Press release issued: 14 April 2016

Results of research to discover how communities are changing will be presented at an event in London today.

The Connected Communities programme promotes new forms of university/community research collaboration. It is funded by Research Councils UK and the Arts and Humanities Research Council. Since 2010, more than 300 projects linking academic and community expertise have been funded.

The research provides important lessons about how to fund, conduct and sustain high quality research collaborations between academics and civil society in the arts, humanities and social sciences. These lessons have important implications for the research community – in particular those involved in funding, policy making and universities.

Professor Keri Facer, from the University of Bristol’s Graduate School of Education, led the research. She said: “The programme brought together more than 700 academics and 500 collaborating organisations.

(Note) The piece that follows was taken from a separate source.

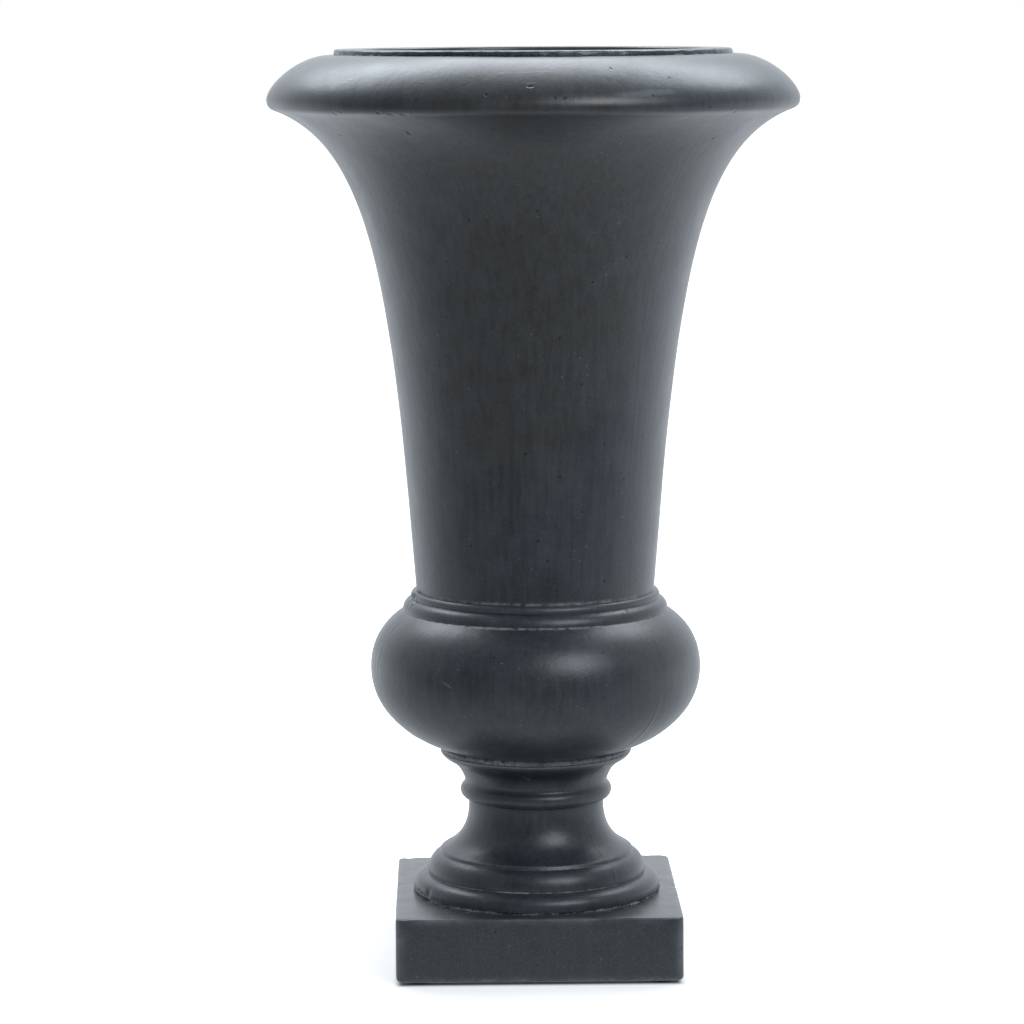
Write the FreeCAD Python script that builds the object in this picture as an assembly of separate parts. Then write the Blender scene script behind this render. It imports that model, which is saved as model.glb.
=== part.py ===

Topics ranged from festivals to community food, from everyday creativity to care homes, from hyperlocal journalism to community energy.  

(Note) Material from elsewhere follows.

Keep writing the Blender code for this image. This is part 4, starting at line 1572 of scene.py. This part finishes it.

“It is distinctive in its commitment to encouraging exploratory and open-ended projects, which involve collaboration between university and community partners, and in its commitment to drawing on the methods and theories of the arts and humanities to understand and research ‘community’.”

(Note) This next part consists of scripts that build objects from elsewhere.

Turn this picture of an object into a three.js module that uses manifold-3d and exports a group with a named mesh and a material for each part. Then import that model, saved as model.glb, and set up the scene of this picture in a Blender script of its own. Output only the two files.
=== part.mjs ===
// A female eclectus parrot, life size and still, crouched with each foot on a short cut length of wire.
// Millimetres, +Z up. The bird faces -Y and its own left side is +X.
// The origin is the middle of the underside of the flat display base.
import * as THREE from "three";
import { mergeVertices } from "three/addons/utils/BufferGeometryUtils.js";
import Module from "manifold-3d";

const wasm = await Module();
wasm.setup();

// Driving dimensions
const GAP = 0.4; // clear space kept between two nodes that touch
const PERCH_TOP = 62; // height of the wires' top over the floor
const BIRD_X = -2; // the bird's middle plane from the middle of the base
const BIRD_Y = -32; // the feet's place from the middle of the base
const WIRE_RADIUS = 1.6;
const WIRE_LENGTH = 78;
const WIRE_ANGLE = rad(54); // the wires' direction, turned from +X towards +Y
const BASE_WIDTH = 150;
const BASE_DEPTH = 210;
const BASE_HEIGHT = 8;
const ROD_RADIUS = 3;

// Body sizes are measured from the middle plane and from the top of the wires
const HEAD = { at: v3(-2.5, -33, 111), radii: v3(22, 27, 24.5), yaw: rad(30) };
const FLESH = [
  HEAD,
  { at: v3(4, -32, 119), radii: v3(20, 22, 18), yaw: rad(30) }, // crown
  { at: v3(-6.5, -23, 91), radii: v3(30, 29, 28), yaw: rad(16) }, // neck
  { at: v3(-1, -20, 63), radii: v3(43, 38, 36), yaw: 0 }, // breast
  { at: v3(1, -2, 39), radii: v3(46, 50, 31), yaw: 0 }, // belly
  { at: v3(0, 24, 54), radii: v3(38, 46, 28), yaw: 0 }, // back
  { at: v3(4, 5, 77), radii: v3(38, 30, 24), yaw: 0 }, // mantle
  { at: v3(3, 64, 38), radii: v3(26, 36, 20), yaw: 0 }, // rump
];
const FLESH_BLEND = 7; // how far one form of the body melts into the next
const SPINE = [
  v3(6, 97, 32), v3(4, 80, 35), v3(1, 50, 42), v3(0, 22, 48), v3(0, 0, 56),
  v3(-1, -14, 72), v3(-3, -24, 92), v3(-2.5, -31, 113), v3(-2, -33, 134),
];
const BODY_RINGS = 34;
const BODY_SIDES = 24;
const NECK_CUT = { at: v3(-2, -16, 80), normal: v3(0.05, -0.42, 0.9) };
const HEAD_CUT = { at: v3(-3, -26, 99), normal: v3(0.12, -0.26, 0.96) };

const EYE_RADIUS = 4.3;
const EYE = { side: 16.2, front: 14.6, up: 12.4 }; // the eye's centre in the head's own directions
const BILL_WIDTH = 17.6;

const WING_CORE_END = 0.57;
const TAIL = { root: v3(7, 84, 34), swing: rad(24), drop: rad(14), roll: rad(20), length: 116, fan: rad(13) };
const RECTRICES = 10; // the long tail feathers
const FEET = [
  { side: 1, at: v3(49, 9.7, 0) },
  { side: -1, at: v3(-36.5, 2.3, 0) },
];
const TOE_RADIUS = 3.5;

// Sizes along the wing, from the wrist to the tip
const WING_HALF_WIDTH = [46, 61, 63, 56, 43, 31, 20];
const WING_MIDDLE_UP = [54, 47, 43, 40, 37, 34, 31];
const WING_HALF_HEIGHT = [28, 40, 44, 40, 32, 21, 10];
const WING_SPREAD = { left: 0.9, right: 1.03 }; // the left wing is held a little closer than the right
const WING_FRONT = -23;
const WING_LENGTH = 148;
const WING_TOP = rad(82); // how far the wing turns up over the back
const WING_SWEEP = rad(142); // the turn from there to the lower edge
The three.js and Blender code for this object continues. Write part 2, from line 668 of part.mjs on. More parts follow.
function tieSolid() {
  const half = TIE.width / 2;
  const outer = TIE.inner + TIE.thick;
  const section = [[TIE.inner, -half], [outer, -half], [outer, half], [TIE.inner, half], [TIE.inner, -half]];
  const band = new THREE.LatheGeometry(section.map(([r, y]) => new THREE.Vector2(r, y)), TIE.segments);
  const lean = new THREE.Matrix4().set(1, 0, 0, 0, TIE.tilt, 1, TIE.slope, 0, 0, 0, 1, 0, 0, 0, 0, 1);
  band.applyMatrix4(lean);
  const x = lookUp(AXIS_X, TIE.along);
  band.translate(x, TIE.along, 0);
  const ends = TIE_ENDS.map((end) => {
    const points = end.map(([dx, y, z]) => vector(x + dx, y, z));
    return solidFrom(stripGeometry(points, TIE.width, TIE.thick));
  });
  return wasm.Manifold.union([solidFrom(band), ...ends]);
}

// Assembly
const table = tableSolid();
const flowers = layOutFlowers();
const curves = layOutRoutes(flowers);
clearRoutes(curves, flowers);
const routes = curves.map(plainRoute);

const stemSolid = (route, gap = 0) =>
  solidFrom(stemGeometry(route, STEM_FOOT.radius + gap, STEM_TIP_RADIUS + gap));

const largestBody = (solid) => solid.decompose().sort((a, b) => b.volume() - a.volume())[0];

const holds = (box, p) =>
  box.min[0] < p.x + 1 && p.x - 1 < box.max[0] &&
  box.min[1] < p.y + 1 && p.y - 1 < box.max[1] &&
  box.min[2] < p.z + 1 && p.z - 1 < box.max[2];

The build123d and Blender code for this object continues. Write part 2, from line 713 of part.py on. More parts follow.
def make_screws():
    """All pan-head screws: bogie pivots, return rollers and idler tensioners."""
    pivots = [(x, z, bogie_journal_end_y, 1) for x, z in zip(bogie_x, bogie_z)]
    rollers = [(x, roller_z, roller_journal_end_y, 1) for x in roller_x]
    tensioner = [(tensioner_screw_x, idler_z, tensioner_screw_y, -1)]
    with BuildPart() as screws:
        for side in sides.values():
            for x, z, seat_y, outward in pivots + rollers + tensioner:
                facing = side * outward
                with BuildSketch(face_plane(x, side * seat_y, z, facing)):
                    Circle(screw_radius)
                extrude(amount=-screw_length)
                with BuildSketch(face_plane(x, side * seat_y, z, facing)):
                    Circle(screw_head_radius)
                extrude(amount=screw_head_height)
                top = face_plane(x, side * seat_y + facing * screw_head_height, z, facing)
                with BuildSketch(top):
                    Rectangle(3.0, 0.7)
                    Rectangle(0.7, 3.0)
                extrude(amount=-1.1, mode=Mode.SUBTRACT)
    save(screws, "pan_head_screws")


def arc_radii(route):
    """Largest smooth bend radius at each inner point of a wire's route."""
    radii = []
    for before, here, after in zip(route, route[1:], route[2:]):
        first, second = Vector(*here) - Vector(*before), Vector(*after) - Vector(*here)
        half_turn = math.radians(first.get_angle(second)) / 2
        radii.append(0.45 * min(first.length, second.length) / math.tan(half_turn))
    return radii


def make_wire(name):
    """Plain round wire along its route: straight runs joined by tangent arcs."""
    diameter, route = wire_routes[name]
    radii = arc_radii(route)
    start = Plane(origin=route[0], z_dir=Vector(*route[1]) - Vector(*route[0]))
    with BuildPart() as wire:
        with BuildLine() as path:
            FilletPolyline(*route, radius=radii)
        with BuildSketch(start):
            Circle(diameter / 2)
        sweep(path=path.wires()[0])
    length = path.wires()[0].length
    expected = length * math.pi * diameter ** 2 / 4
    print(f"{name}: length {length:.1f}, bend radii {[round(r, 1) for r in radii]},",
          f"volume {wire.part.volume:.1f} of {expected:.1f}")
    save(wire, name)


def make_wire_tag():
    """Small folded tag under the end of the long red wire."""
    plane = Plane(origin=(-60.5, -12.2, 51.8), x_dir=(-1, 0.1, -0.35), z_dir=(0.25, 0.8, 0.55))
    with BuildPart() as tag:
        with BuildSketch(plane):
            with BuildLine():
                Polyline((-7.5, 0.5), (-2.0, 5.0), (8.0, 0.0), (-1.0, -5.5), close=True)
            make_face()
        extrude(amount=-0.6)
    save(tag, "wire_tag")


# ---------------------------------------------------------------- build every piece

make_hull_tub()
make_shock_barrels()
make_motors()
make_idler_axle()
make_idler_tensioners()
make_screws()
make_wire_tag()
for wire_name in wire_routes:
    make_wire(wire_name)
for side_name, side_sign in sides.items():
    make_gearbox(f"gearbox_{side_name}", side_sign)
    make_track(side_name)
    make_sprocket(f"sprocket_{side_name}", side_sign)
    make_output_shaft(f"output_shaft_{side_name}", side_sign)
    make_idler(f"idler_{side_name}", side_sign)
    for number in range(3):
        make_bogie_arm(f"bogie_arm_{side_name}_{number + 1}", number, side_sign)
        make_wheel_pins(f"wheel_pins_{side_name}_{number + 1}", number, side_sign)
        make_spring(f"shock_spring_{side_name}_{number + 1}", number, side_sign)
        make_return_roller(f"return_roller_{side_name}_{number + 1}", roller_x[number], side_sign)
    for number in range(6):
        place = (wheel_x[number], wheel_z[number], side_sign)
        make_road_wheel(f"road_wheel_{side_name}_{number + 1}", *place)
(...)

The research report, ‘Creating Living Knowledge’, focuses on the lessons to be learned from the programme about how to bring together expert and public knowledges – a trend in both universities and the wider policy and public spheres.

Professor Facer said: “Our report highlights the need for the infrastructure for high quality research partnerships to be enhanced, by extending the Connected Communities funding approach across research councils. It also shows the need for new funding schemes that allow community partners to take the lead in designing research problems, and invite in academic partners from an early stage as collaborators, not merely evaluators”.

“It is also abundantly clear that time is an essential part of collaborative research. We are calling for changes to funding to help with this. Not in terms of extra funding, but for funding periods to be extended over longer timescales, to allow collaborators more time to do their work and build partnerships.”

The researchers also argue it is critical to avoid the risk of enhancing inequalities through collaborative research. The report calls for funders to develop a better understanding of the types of community partners, and the forms of funding and support that may be offered to or requested by different groups.

“We also need explicit efforts to be made to understand and address the barriers that prevent different minority groups from becoming involved in research projects,” said Professor Facer.

“This report is a really significant landmark,” said Paul Manners, director of the National Coordinating Centre for Public Engagement and Associate Professor at the University of the West of England. “There is more and more pressure on researchers to ‘engage’ and generate ‘impact’. What ‘Creating Living Knowledge’ demonstrates is both why that matters – the results can be extraordinary – but also how challenging it is to work in this way.”

“It captures the reality of collaborating and connecting across different kinds of expertise and ways of knowing.  It makes plain what the underlying tensions and challenges can be.  And, perhaps most importantly, it distils the learning of dozens of projects to provide really practical tools to help anyone wanting to embark on this kind of work.  I was left marvelling at the creativity and ambition of the many people involved in Connected Communities. I urge anyone who is intrigued by the possibilities of finding new ways of building powerful knowledge to explore the stories and lessons that animate this wonderful publication.”

The full report is being presented today at a workshop at the RSA in London. The workshop is hosted by Professor Andrew Thompson, Interim Chief Executive of the Arts and Humanities Research Council and Professor Facer, in collaboration with the National Coordinating Centre for Public Engagement.

It brings together key funders, leading academics, university leaders and civil society leaders, to take these lessons forward and create a robust and vibrant landscape for community-university partnerships in future.